None of this strikes me as sustainable, and it won’t take much more for fans to get fed up. Some already are. Everything we’ve loved about college athletics is either being tainted or taken. Everything we don’t love about professional sports is taking over — or, even worse, being applied in a more distorted and dishonest fashion.
This isn’t on the athletes, who are just playing the game as it is presented to them today in order to strike while the iron is hot. The NCAA had decades, literally, to figure out a compromise between where we stood in the 1980s and where this lives now. Instead, it pushed the responsibilities on to the collectives, which in turn, asks for boosters to keep footing the bill.
Why is it up to us to do even more of the heavy lifting here? We already pay for tickets, travel, television packages and everything in between that feeds the beast. Now you want us to use even more discretionary income to collectively bankroll a coach or cover a player’s salary, knowing they can — and often do — leave at a moment’s notice for a bigger payday?
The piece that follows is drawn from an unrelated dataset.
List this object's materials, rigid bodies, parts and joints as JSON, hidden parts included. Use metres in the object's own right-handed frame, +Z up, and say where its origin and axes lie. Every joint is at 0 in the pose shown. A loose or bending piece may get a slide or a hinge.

Many of us feel powerless, surrendering to the idea that we don’t really matter in the big picture of this equation. We love our schools and programs. We’ve shown fierce loyalty through the years. Yet are we investing in a product that shows any love or loyalty back in 2025?
Eventually, resignation usually leads to apathy. And I don’t think the college sports world wants to find out what a disinterested fanbase looks like, especially given how truly dependent it has been on us through the years.
We may not have much of a voice on our own, but together, this could make serious waves very soon. It all depends on if and when we, as fans, draw a line in the sand.
The world of collegiate athletics is approaching another crossroads. The time has come not just to more efficiently protect student-athletes, but also, respect the concerns of everyday people who collectively give the product its heart and soul.
Until now, we’ve been an afterthought. But the NCAA can’t just forever have its cake and eat it, too.